Better, more recent research has used state-level data to be able to better separate the effects of accomidation and the effects of lawsuit fear:
Those researchers concluded that there’s no ADA evidence that employment protection rules reduce unemployment, and the evidence that accommodations in the ADA reduced unemployment is ambiguous. In another paper, Tom Tolin questions virtually every aspect of the ADA research you refer to, pointing out things like that the data used isn’t actually a measurement of disabled people as measured by the ADA, the ADA if it worked as intended reduces employment (because more disabled people are able to go to college), and that a survey of disabled people (as defined in the ADA) showed increased employment amongst those able to work.
So the anti-ADA case is not nearly as clear-cut as you claim, and even the most cited anti-ADA study doesn’t support your claim about lawsuit fear.
I don’t acknowledge that, and I don’t think you’ve presented compelling evidence in support of that.
I employ freelancers, in my previous job I participated in hiring and managing employees, and certainly I know plenty of people who do.
Because there’s an large existing power inequality between bosses and workers, which massively favors bosses.
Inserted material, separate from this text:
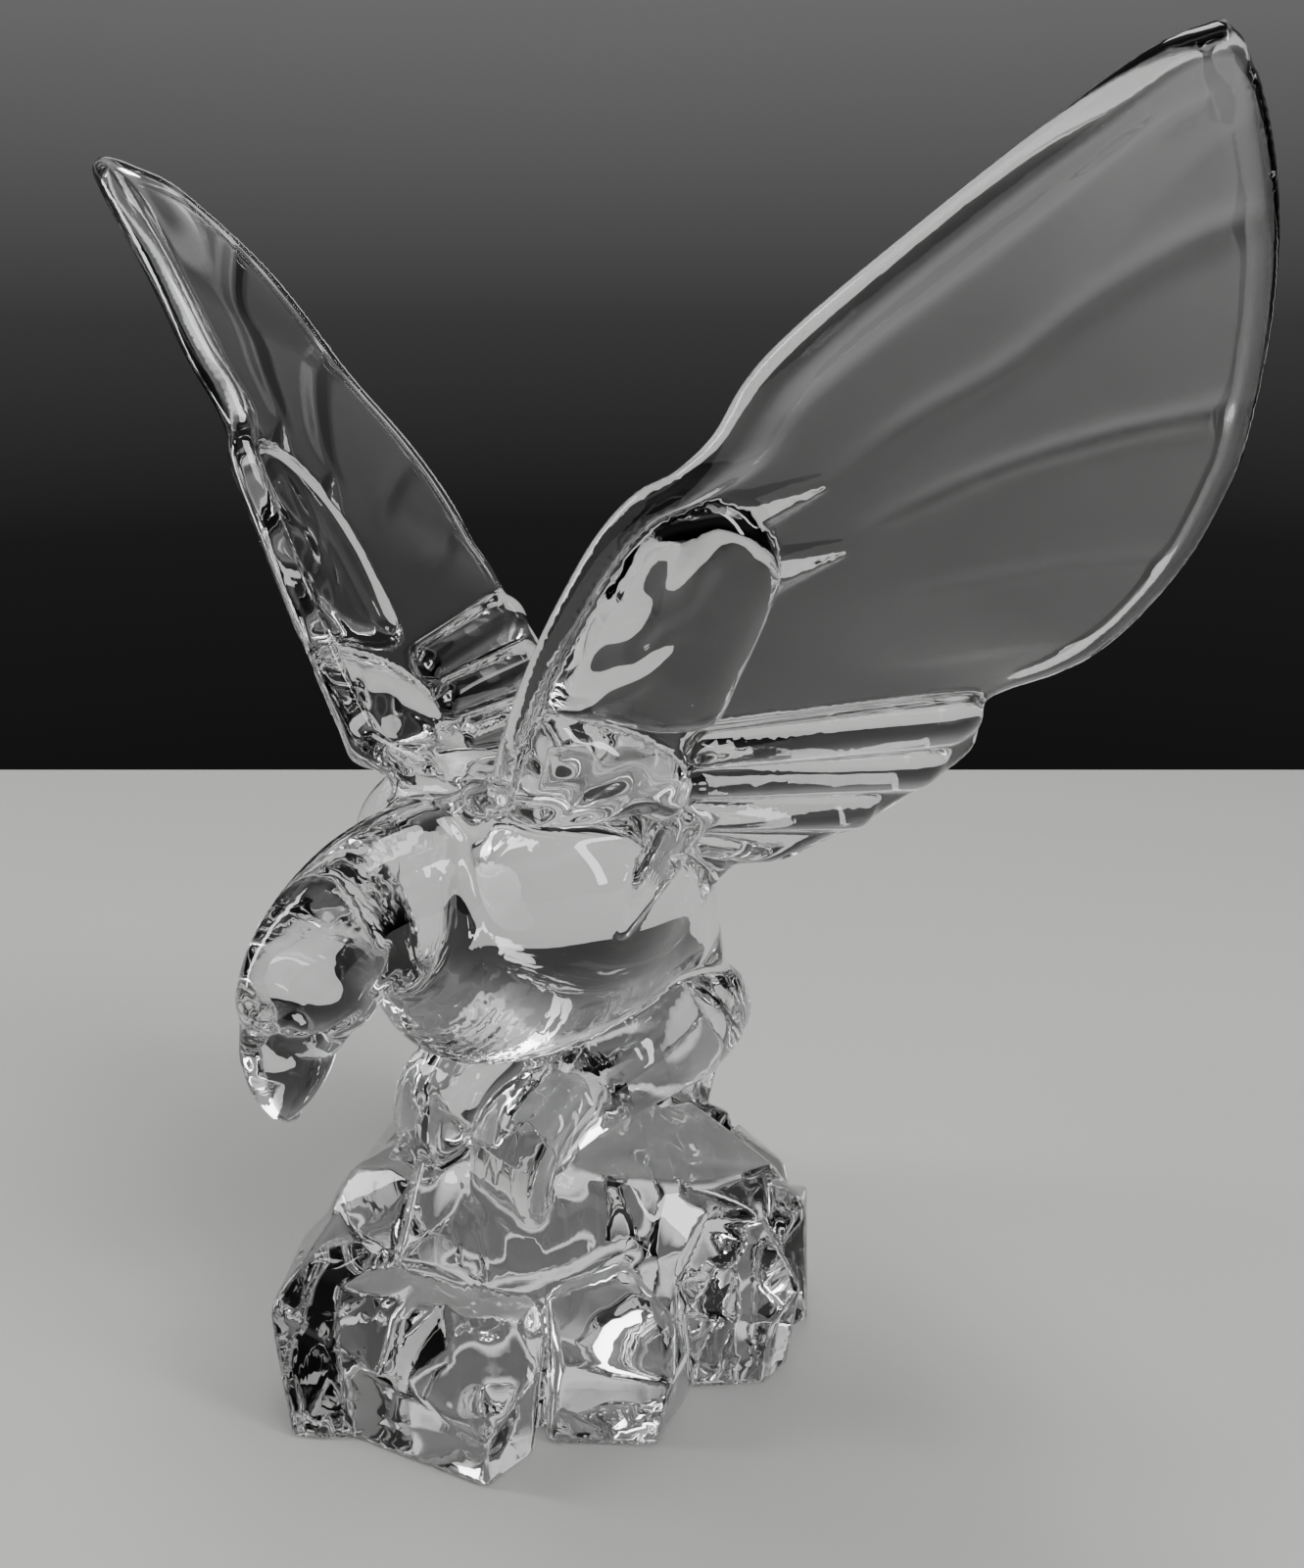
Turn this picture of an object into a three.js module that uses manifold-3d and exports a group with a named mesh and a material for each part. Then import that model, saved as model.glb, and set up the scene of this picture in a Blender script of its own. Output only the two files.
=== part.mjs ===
// Cast crystal eagle, landing on a broken rock with its wings raised.
// Millimetres, +Z up. The eagle looks along -Y and its left wing is on +X.
// The origin is the middle of the rock's flat underside.
import * as THREE from "three";
import { ConvexGeometry } from "three/addons/geometries/ConvexGeometry.js";
import { mergeVertices } from "three/addons/utils/BufferGeometryUtils.js";
import Module from "manifold-3d";

// Driving dimensions
const rockWidth = 116;
const rockDepth = 128;
const rockHeight = 50;
const birdHeight = 200; // crest of the rock to the wing tips
const wingSpan = 250; // tip to tip
const bladeThickness = 3.2; // the clear outer blade of a wing
const edgeThickness = 6; // rounded bar along a wing's leading edge
const padThickness = 7; // raised feather pad over a wing's forearm
const quillThickness = 9; // rounded secondary feathers at a wing's inner rear edge
const tailThickness = 7;
const footSink = 3; // how far the feet are cast into the rock

// Free form: every point of the bird is in hundredths of its height, counted from the
// crest of the rock, and every point of the rock in hundredths of its own three sizes.
const birdUnit = birdHeight / 100;
const bird = (x, y, z) => new THREE.Vector3(x * birdUnit, y * birdUnit, rockHeight + z * birdUnit);
const rock = (x, y, z) =>
  new THREE.Vector3((x * rockWidth) / 100, (y * rockDepth) / 100, (z * rockHeight) / 100);

// Geometry helpers

// One value along a smooth curve through evenly named stations, row by row.
function splineRows(rows, count) {
  const result = [];
  for (let i = 0; i < count; i += 1) {
    const place = (i / (count - 1)) * (rows.length - 1);
    const k = Math.min(Math.floor(place), rows.length - 2);
    const t = place - k;
    const before = rows[Math.max(k - 1, 0)];
    const after = rows[Math.min(k + 2, rows.length - 1)];
    result.push(rows[k].map((value, j) => {
      const next = rows[k + 1][j];
      const slopeIn = (next - before[j]) / 2;
      const slopeOut = (after[j] - value) / 2;
      const rise = next - value;
      return value + t * slopeIn + t * t * (3 * rise - 2 * slopeIn - slopeOut)
        + t * t * t * (slopeIn + slopeOut - 2 * rise);
    }));
  }
  return result;
}

// Value of a curve given as [place, value] knots, smooth between them.
function curveAt(knots, place) {
  if (place <= knots[0][0]) return knots[0][1];
  const last = knots.length - 1;
  if (place >= knots[last][0]) return knots[last][1];
  let k = 0;
  while (knots[k + 1][0] < place) k += 1;
  const slope = (i) => {
    const a = knots[Math.max(i - 1, 0)];
    const b = knots[Math.min(i + 1, last)];
    return (b[1] - a[1]) / (b[0] - a[0]);
  };
  const width = knots[k + 1][0] - knots[k][0];
  const t = (place - knots[k][0]) / width;
  const rise = knots[k + 1][1] - knots[k][1];
  const m0 = slope(k) * width;
  const m1 = slope(k + 1) * width;
  return knots[k][1] + t * m0 + t * t * (3 * rise - 2 * m0 - m1) + t * t * t * (m0 + m1 - 2 * rise);
}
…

It’s important to human freedom that we try and equalize that inequality.
Why are folks so willing to limit the desire of business owners to control who they work with?
Why are folks so nostalgic for the days of Jim Crow and sexual harassment?
g&w, you and I both know that “arguably” is lawyerese for “I don’t actually have any facts to back this up but I make a good-sounding argument”. Any law is going to have the potential for abuse and frivolous claims. Any law offering rights to employees is going to limit the rights of employers to some degree. Unless you’re genuinely arguing for a fully laissez-faire system, which I doubt even RonF would support, the claim that there are going to be some negative effects is hand-wringing. Evidence that the negative effects are very strong, or greatly outweigh the harm the law seeks to remedy, would be one thing – but over and over you beat the drum about the ADA without that evidence.